Understanding CPU and I/O bound for asynchronous operations
Ever wondered what the cool kids mean when they talk about CPU-bound and I/O-bound thread pools? Read on to learn more.
For a long time, I’ve claimed that the most complex part of software development is anything related to concurrency. Parallel operations are simply very hard to keep track of in our single-track minds. This is why we try to create abstractions in software development to deal with this challenge.
As developers writing user-facing applications, we’re taught that heavy and time-consuming operations should happen on a background thread and we must only do short-lived and lightweight operations on the main thread. You might even have heard about thread pools (or coroutine dispatchers, or RxJava schedulers) and the concepts of I/O-bound vs CPU-bound. My experience is that even if developers have heard about it, few have a full understanding of what it means.
In this post, I’ll try to explain the differences between these two concepts and why it is important to understand them when it comes to client applications.
Different thread pools
On Android, popular libraries usually offer thread-pool-based concurrency abstractions. In Kotlin Coroutines, you specify a dispatcher which is basically a pool of Thread objects that will be used when it is time to execute. With RxJava, you pass a Scheduler to the subscribeOn() and observeOn() methods to specify where things will run.
Both of these libraries have dedicated APIs for I/O scheduling work, separate from other types of operations, but why is this the case? Why don’t we use a single thread pool for all background operations? The operating system will handle the scheduling of these threads the same.
The reason behind this is how an I/O operation behaves compared to one that is more CPU intensive.
Reading and writing data from a file on the local filesystem or from a socket over the network involves a lot of waiting, at least if you’re a CPU. The CPU will have to wait until the underlying hardware has delivered the data since it is not immediately available. Any I/O operation that requires reading or writing using anything that is not stored in RAM will cause something that is commonly called IOwait. This is a system call that tells the CPU to pause the executing of the current thread until data is available or have been successfully transmitted.
Think of this as when you’re waiting for Google to announce the dates for the next Google I/O conference. You can’t proceed with booking the Airbnb and flights until that is announced. Until you get that notification you’ll be free to spend your time reading about everything that is wrong with the iPhone XS. Planning for Google I/O involves a lot of IOwait.
When the operating system encounters an IOwait, it pauses the execution of that thread and is free to pick up another thread that is ready to run. Theoretically, an operating system can have an unlimited number of threads that are sleeping due to IOwait, without the user noticing any difference (In practice, there are other limits to consider, like available RAM, time spent context switching etc., but that is outside the scope of this post).
The important thing to remember here is that a thread dedicated to any I/O work (reading or writing to a file, database, or network) will spend most of their time sleeping while waiting for other hardware systems to complete their work.
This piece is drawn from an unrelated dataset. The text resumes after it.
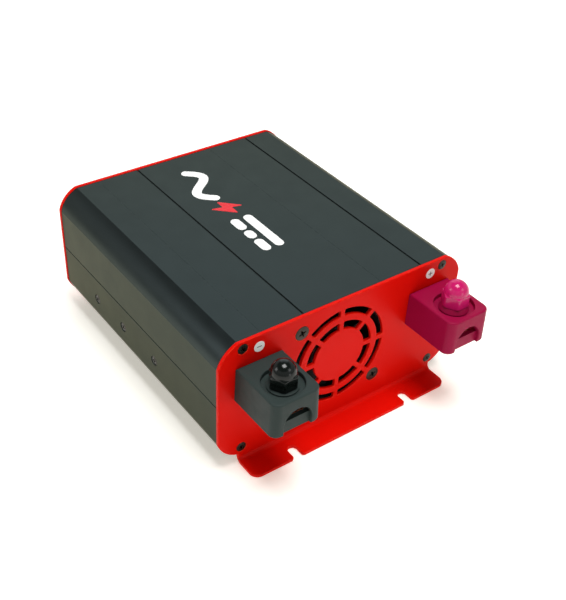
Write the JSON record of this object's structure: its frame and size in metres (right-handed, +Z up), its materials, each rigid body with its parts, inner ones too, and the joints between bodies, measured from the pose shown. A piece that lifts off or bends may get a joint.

Most applications are reading and writing a lot of data, and each of those operations will require its own thread.
If you have too few threads available for doing I/O work, the performance of your application will suffer as they can’t even get started until some other I/O operation is completed and that thread goes back to the thread pool. This means that the upper bound for your pool of threads doing I/O operations should be fairly large.
Most of the background work an application will be doing is usually related to reading or writing from a file, a database, or the network, but some operations that are not doing any I/O are still heavy enough to require a background thread so that they won’t block our main thread. This can be work that requires a significant amount of processing, like blurring an image, compressing or decompressing in-memory data, or running the AI code for a game.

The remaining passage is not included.